» **ENTRIES SUPPLIED**
§ §
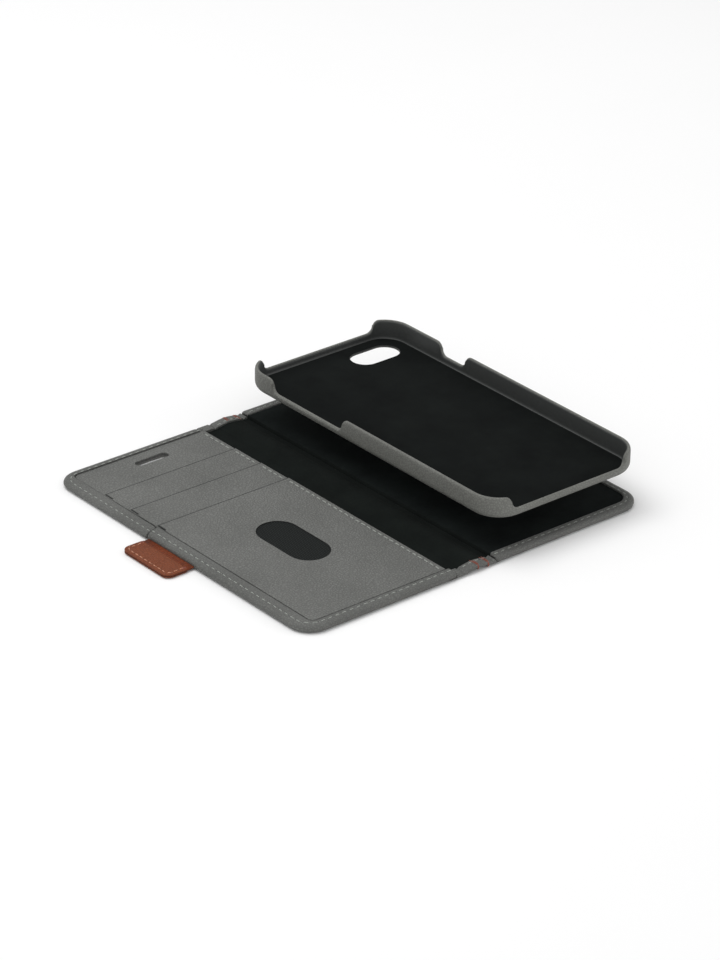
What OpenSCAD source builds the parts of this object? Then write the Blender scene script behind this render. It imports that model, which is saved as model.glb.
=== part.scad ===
// Folding phone wallet case with a lift-off phone shell, open flat on a table.
// +X runs from the closure tab to the far edge of the back cover, +Y to the phone's
// top end, +Z up. The origin is on the table, under the middle of the case.

/* [Phone bay] */
// Width of the phone that the shell holds
phone_w = 67.1; // [60:0.1:80]
// Length of the phone that the shell holds
phone_l = 138.3; // [130:0.1:160]
// Thickness of the phone that the shell holds
phone_t = 7.1; // [6:0.1:9]
// Gap between the phone and each wall of its bay
bay_gap = 0.1; // [0.05:0.05:0.4]

/* [Shell] */
// Thickness of the shell's side walls, leather included
wall_t = 1.5; // [1.2:0.1:2]
// Thickness of the shell's floor, leather and lining included
floor_t = 1.2; // [1.2:0.1:2]
// How far the walls stand above the phone's glass
lip_over = 0.2; // [0:0.1:0.5]
// Height of the low lip left under each side opening
lip_h = 3.7; // [2.5:0.1:5]
// Height of the shell's underside above the table, lifted off its seat
shell_z = 14.1; // [8:0.1:30]

/* [Covers] */
// Length of the covers along the spine
folio_l = 144.4; // [142:0.1:165]
// Front cover, from its crease to its free edge
front_w = 70.2; // [66:0.1:90]
// Spine, from crease to crease
spine_w = 13.2; // [13:0.1:20]
// Back cover, from its crease to its free edge
back_w = 71.8; // [71:0.1:90]
// Radius of the covers' outer corners
corner_r = 9.5; // [6:0.5:12]

/* [Closure tab] */
// How far the tab stands out from the front cover
tab_reach = 11.2; // [8:0.1:20]
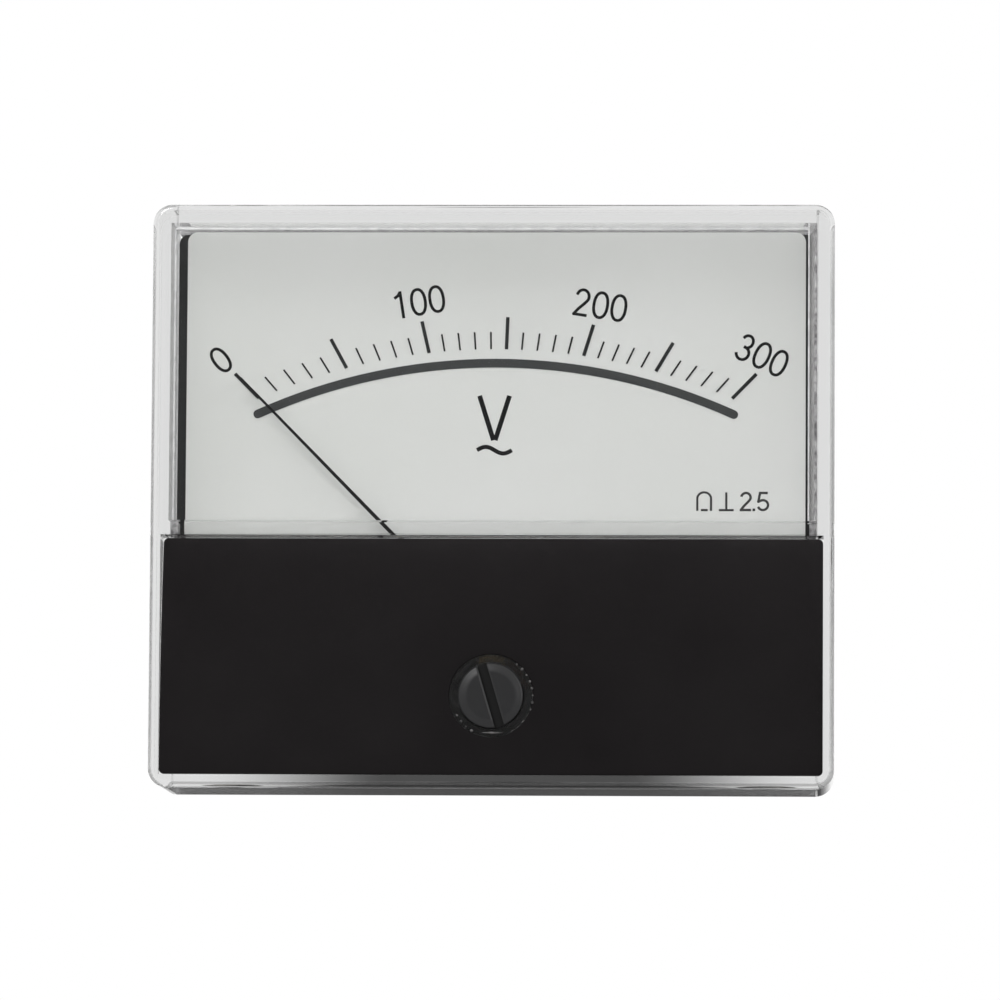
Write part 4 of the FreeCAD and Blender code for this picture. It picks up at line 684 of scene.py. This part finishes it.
§ §
» **PROMPT**
Within the listing above, copy each line that has the string "Blender".

» **PROBLEM SOLUTION**
What OpenSCAD source builds the parts of this object? Then write the Blender scene script behind this render. It imports that model, which is saved as model.glb.
Write part 4 of the FreeCAD and Blender code for this picture. It picks up at line 684 of scene.py. This part finishes it.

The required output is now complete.